_DATA LINES_

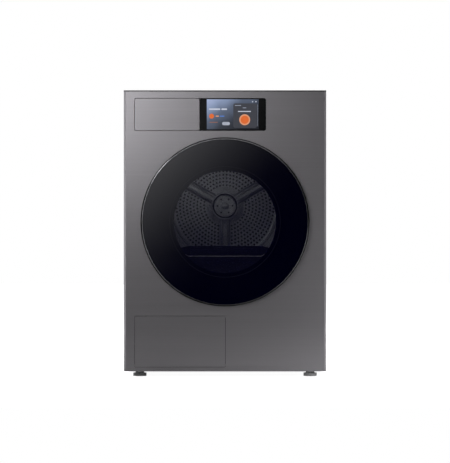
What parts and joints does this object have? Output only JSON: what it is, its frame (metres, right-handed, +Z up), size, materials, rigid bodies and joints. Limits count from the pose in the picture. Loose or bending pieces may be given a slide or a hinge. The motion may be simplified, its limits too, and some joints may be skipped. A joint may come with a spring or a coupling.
{
  "type": "clothes dryer",
  "caption": "Freestanding heat-pump clothes dryer with a round glass door, a condensate drawer beside a touch display, and a service flap over the heat exchanger.",
  "frame": {"origin": "on the floor, below the middle of the machine's whole depth and width", "axes": "+Z up, front (door) towards -Y, +X to the right of a person facing the door"},
  "size_m": [0.6, 0.65, 0.85],
  "materials": {
    "dark_steel": "fine horizontal brushing, dark tint",
    "cabinet_paint": "satin powder coat",
    "top_paint": "satin powder coat",
    "zinc_sheet": "galvanised sheet",
    "zinc_steel": "zinc plated",
    "bright_steel": "turned steel",
    "drum_steel": "stainless drum sheet",
    "base_plastic": "moulded, fine texture",
    "dark_plastic": "moulded, satin",
    "light_plastic": "moulded, satin",
    "gloss_black": "polished",
    "screen_glass": "lit display under glass",
    "door_glass": "black printed border, tinted clear middle",
    "window_glass": "moulded bowl",
    "ring_chrome": "dark satin chrome",
    "felt": "pressed wool felt",
    "seal_rubber": "soft lip",
    "belt_rubber": "ribbed belt",
    "roller_rubber": "rubber tyre on a plastic hub",
    "bronze": "sintered bronze",
    "copper": "drawn copper tube",
    "black_paint": "gloss black enamel",
    "fins": "pressed fins",
    "tank_plastic": "translucent polypropylene",
    "filter_plastic": "moulded frame with fine mesh",
    "latch_plastic": "moulded",
    "foot_plastic": "pale grey rubber pad on a plastic foot"
  },
  "bodies": {
    "cabinet": {"front_panel": "dark_steel", "side_panel_left": "cabinet_paint", "side_panel_right": "cabinet_paint", "top_cover": "top_paint", "rear_panel": "zinc_sheet", "rear_duct_cover": "zinc_sheet", "base_pan": "base_plastic", "door_surround": "dark_plastic", "front_bulkhead": "dark_plastic", "drum_seals": "felt", "rear_bulkhead": "zinc_sheet", "rear_bearing": "bronze", "display_bezel": "gloss_black", "display_screen": "screen_glass", "tank_housing": "light_plastic", "push_latches": "light_plastic", "door_catch": "light_plastic", "door_hinge_bracket": "zinc_steel", "drum_belt": "belt_rubber", "motor": "zinc_steel", "compressor": "black_paint", "refrigerant_pipes": "copper", "evaporator": "fins", "condenser": "fins", "hx_duct": "base_plastic", "hx_cover": "dark_plastic", "blower_housing": "base_plastic", "condensate_pump": "light_plastic", "moisture_sensor": "bright_steel", "cable_gland": "dark_plastic", "drain_spigot": "light_plastic", "rear_screws": "bright_steel", "foot_front_left": "foot_plastic", "foot_front_right": "foot_plastic", "foot_rear_left": "foot_plastic", "foot_rear_right": "foot_plastic"},
    "door": {"door_glass": "door_glass", "door_ring": "ring_chrome", "door_frame": "dark_plastic", "door_liner": "dark_plastic", "door_window": "window_glass", "door_seal": "seal_rubber", "door_hinge_leaf": "zinc_steel"},
    "drum": {"drum_shell": "drum_steel", "drum_back": "drum_steel", "drum_lifters": "dark_plastic", "drum_shaft": "bright_steel", "hub_cap": "drum_steel"},
    "motor_rotor": {"motor_shaft": "bright_steel", "blower_wheel": "light_plastic"},
    "tension_arm": {"idler_arm": "zinc_steel"},
    "tension_wheel": {"idler_pulley": "light_plastic"},
    "support_roller_left": {"roller_left": "roller_rubber"},
    "support_roller_right": {"roller_right": "roller_rubber"},
    "drawer": {"tank_fascia": "dark_steel", "water_tank": "tank_plastic"},
    "filter": {"lint_filter": "filter_plastic"},
    "flap": {"service_flap": "dark_steel"},
    "latch_left": {"hx_latch_left": "latch_plastic"},
    "latch_right": {"hx_latch_right": "latch_plastic"}
  },
  "joints": [
    {"name": "door_hinge", "type": "hinge", "parent": "cabinet", "child": "door", "pos_m": [0.228, -0.312, 0.46], "axis": [0, 0, 1], "range_deg": [0, 150]},
    {"name": "drum_spin", "type": "hinge", "parent": "cabinet", "child": "drum", "pos_m": [0, 0.015, 0.515], "axis": [0, 1, 0], "continuous": true},
    {"name": "motor_spin", "type": "hinge", "parent": "cabinet", "child": "motor_rotor", "pos_m": [0.15, 0.045, 0.12], "axis": [0, 1, 0], "continuous": true},
    {"name": "tension_arm_swing", "type": "hinge", "parent": "cabinet", "child": "tension_arm", "pos_m": [0.14295, -0.0335, 0.09016], "axis": [0, -1, 0], "range_deg": [0, 15], "stiffness_Nm_per_rad": 2, "springref_deg": -17.19},
    {"name": "tension_wheel_spin", "type": "hinge", "parent": "tension_arm", "child": "tension_wheel", "pos_m": [0.0849, -0.045, 0.12157], "axis": [0, 1, 0], "continuous": true},
    {"name": "support_roller_left_spin", "type": "hinge", "parent": "cabinet", "child": "support_roller_left", "pos_m": [-0.17626, -0.195, 0.26327], "axis": [0, 1, 0], "continuous": true},
    {"name": "support_roller_right_spin", "type": "hinge", "parent": "cabinet", "child": "support_roller_right", "pos_m": [0.17626, -0.195, 0.26327], "axis": [0, 1, 0], "continuous": true},
    {"name": "drawer_slide", "type": "slide", "parent": "cabinet", "child": "drawer", "axis": [0, -1, 0], "range_m": [-0.003, 0.5]},
    {"name": "filter_lift", "type": "slide", "parent": "cabinet", "child": "filter", "axis": [0, 0, 1], "range_m": [0, 0.19]},
    {"name": "flap_hinge", "type": "hinge", "parent": "cabinet", "child": "flap", "pos_m": [-0.1333, -0.294, 0.036], "axis": [1, 0, 0], "range_deg": [0, 90]},
    {"name": "latch_left_turn", "type": "hinge", "parent": "cabinet", "child": "latch_left", "pos_m": [-0.248, -0.272, 0.1192], "axis": [0, 1, 0], "range_deg": [0, 90]},
    {"name": "latch_right_turn", "type": "hinge", "parent": "cabinet", "child": "latch_right", "pos_m": [-0.025, -0.272, 0.1192], "axis": [0, 1, 0], "range_deg": [0, 90]}
  ],
  "couplings": [
    {"joint": "motor_spin", "follows": "drum_spin", "ratio": 47},
    {"joint": "tension_wheel_spin", "follows": "drum_spin", "ratio": -14.265},
    {"joint": "support_roller_left_spin", "follows": "drum_spin", "ratio": -11.28},
    {"joint": "support_roller_right_spin", "follows": "drum_spin", "ratio": -11.28}
  ]
}
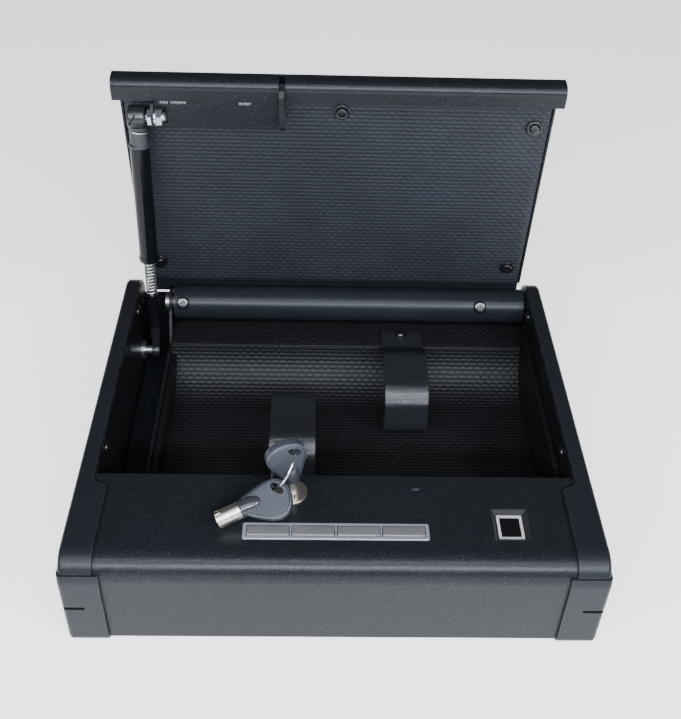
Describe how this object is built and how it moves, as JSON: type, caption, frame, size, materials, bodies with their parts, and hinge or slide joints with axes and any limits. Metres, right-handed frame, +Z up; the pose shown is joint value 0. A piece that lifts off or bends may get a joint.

_WHAT YOU SHOULD DO_
Reproduce the data shown above exactly.

_SOLUTION TO THIS EXERCISE_
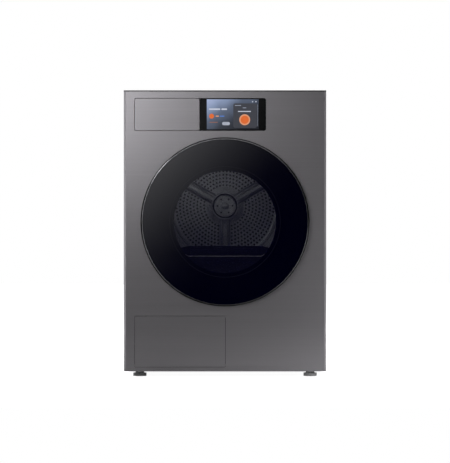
What parts and joints does this object have? Output only JSON: what it is, its frame (metres, right-handed, +Z up), size, materials, rigid bodies and joints. Limits count from the pose in the picture. Loose or bending pieces may be given a slide or a hinge. The motion may be simplified, its limits too, and some joints may be skipped. A joint may come with a spring or a coupling.
{
  "type": "clothes dryer",
  "caption": "Freestanding heat-pump clothes dryer with a round glass door, a condensate drawer beside a touch display, and a service flap over the heat exchanger.",
  "frame": {"origin": "on the floor, below the middle of the machine's whole depth and width", "axes": "+Z up, front (door) towards -Y, +X to the right of a person facing the door"},
  "size_m": [0.6, 0.65, 0.85],
  "materials": {
    "dark_steel": "fine horizontal brushing, dark tint",
    "cabinet_paint": "satin powder coat",
    "top_paint": "satin powder coat",
    "zinc_sheet": "galvanised sheet",
    "zinc_steel": "zinc plated",
    "bright_steel": "turned steel",
    "drum_steel": "stainless drum sheet",
    "base_plastic": "moulded, fine texture",
    "dark_plastic": "moulded, satin",
    "light_plastic": "moulded, satin",
    "gloss_black": "polished",
    "screen_glass": "lit display under glass",
    "door_glass": "black printed border, tinted clear middle",
    "window_glass": "moulded bowl",
    "ring_chrome": "dark satin chrome",
    "felt": "pressed wool felt",
    "seal_rubber": "soft lip",
    "belt_rubber": "ribbed belt",
    "roller_rubber": "rubber tyre on a plastic hub",
    "bronze": "sintered bronze",
    "copper": "drawn copper tube",
    "black_paint": "gloss black enamel",
    "fins": "pressed fins",
    "tank_plastic": "translucent polypropylene",
    "filter_plastic": "moulded frame with fine mesh",
    "latch_plastic": "moulded",
    "foot_plastic": "pale grey rubber pad on a plastic foot"
  },
  "bodies": {
    "cabinet": {"front_panel": "dark_steel", "side_panel_left": "cabinet_paint", "side_panel_right": "cabinet_paint", "top_cover": "top_paint", "rear_panel": "zinc_sheet", "rear_duct_cover": "zinc_sheet", "base_pan": "base_plastic", "door_surround": "dark_plastic", "front_bulkhead": "dark_plastic", "drum_seals": "felt", "rear_bulkhead": "zinc_sheet", "rear_bearing": "bronze", "display_bezel": "gloss_black", "display_screen": "screen_glass", "tank_housing": "light_plastic", "push_latches": "light_plastic", "door_catch": "light_plastic", "door_hinge_bracket": "zinc_steel", "drum_belt": "belt_rubber", "motor": "zinc_steel", "compressor": "black_paint", "refrigerant_pipes": "copper", "evaporator": "fins", "condenser": "fins", "hx_duct": "base_plastic", "hx_cover": "dark_plastic", "blower_housing": "base_plastic", "condensate_pump": "light_plastic", "moisture_sensor": "bright_steel", "cable_gland": "dark_plastic", "drain_spigot": "light_plastic", "rear_screws": "bright_steel", "foot_front_left": "foot_plastic", "foot_front_right": "foot_plastic", "foot_rear_left": "foot_plastic", "foot_rear_right": "foot_plastic"},
    "door": {"door_glass": "door_glass", "door_ring": "ring_chrome", "door_frame": "dark_plastic", "door_liner": "dark_plastic", "door_window": "window_glass", "door_seal": "seal_rubber", "door_hinge_leaf": "zinc_steel"},
    "drum": {"drum_shell": "drum_steel", "drum_back": "drum_steel", "drum_lifters": "dark_plastic", "drum_shaft": "bright_steel", "hub_cap": "drum_steel"},
    "motor_rotor": {"motor_shaft": "bright_steel", "blower_wheel": "light_plastic"},
    "tension_arm": {"idler_arm": "zinc_steel"},
    "tension_wheel": {"idler_pulley": "light_plastic"},
    "support_roller_left": {"roller_left": "roller_rubber"},
    "support_roller_right": {"roller_right": "roller_rubber"},
    "drawer": {"tank_fascia": "dark_steel", "water_tank": "tank_plastic"},
    "filter": {"lint_filter": "filter_plastic"},
    "flap": {"service_flap": "dark_steel"},
    "latch_left": {"hx_latch_left": "latch_plastic"},
    "latch_right": {"hx_latch_right": "latch_plastic"}
  },
  "joints": [
    {"name": "door_hinge", "type": "hinge", "parent": "cabinet", "child": "door", "pos_m": [0.228, -0.312, 0.46], "axis": [0, 0, 1], "range_deg": [0, 150]},
    {"name": "drum_spin", "type": "hinge", "parent": "cabinet", "child": "drum", "pos_m": [0, 0.015, 0.515], "axis": [0, 1, 0], "continuous": true},
    {"name": "motor_spin", "type": "hinge", "parent": "cabinet", "child": "motor_rotor", "pos_m": [0.15, 0.045, 0.12], "axis": [0, 1, 0], "continuous": true},
    {"name": "tension_arm_swing", "type": "hinge", "parent": "cabinet", "child": "tension_arm", "pos_m": [0.14295, -0.0335, 0.09016], "axis": [0, -1, 0], "range_deg": [0, 15], "stiffness_Nm_per_rad": 2, "springref_deg": -17.19},
    {"name": "tension_wheel_spin", "type": "hinge", "parent": "tension_arm", "child": "tension_wheel", "pos_m": [0.0849, -0.045, 0.12157], "axis": [0, 1, 0], "continuous": true},
    {"name": "support_roller_left_spin", "type": "hinge", "parent": "cabinet", "child": "support_roller_left", "pos_m": [-0.17626, -0.195, 0.26327], "axis": [0, 1, 0], "continuous": true},
    {"name": "support_roller_right_spin", "type": "hinge", "parent": "cabinet", "child": "support_roller_right", "pos_m": [0.17626, -0.195, 0.26327], "axis": [0, 1, 0], "continuous": true},
    {"name": "drawer_slide", "type": "slide", "parent": "cabinet", "child": "drawer", "axis": [0, -1, 0], "range_m": [-0.003, 0.5]},
    {"name": "filter_lift", "type": "slide", "parent": "cabinet", "child": "filter", "axis": [0, 0, 1], "range_m": [0, 0.19]},
    {"name": "flap_hinge", "type": "hinge", "parent": "cabinet", "child": "flap", "pos_m": [-0.1333, -0.294, 0.036], "axis": [1, 0, 0], "range_deg": [0, 90]},
    {"name": "latch_left_turn", "type": "hinge", "parent": "cabinet", "child": "latch_left", "pos_m": [-0.248, -0.272, 0.1192], "axis": [0, 1, 0], "range_deg": [0, 90]},
    {"name": "latch_right_turn", "type": "hinge", "parent": "cabinet", "child": "latch_right", "pos_m": [-0.025, -0.272, 0.1192], "axis": [0, 1, 0], "range_deg": [0, 90]}
  ],
  "couplings": [
    {"joint": "motor_spin", "follows": "drum_spin", "ratio": 47},
    {"joint": "tension_wheel_spin", "follows": "drum_spin", "ratio": -14.265},
    {"joint": "support_roller_left_spin", "follows": "drum_spin", "ratio": -11.28},
    {"joint": "support_roller_right_spin", "follows": "drum_spin", "ratio": -11.28}
  ]
}
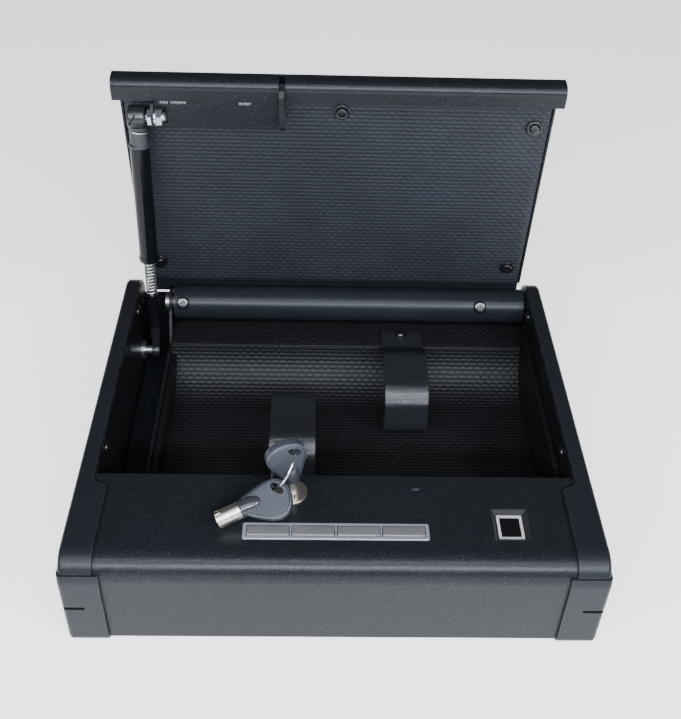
Describe how this object is built and how it moves, as JSON: type, caption, frame, size, materials, bodies with their parts, and hinge or slide joints with axes and any limits. Metres, right-handed frame, +Z up; the pose shown is joint value 0. A piece that lifts off or bends may get a joint.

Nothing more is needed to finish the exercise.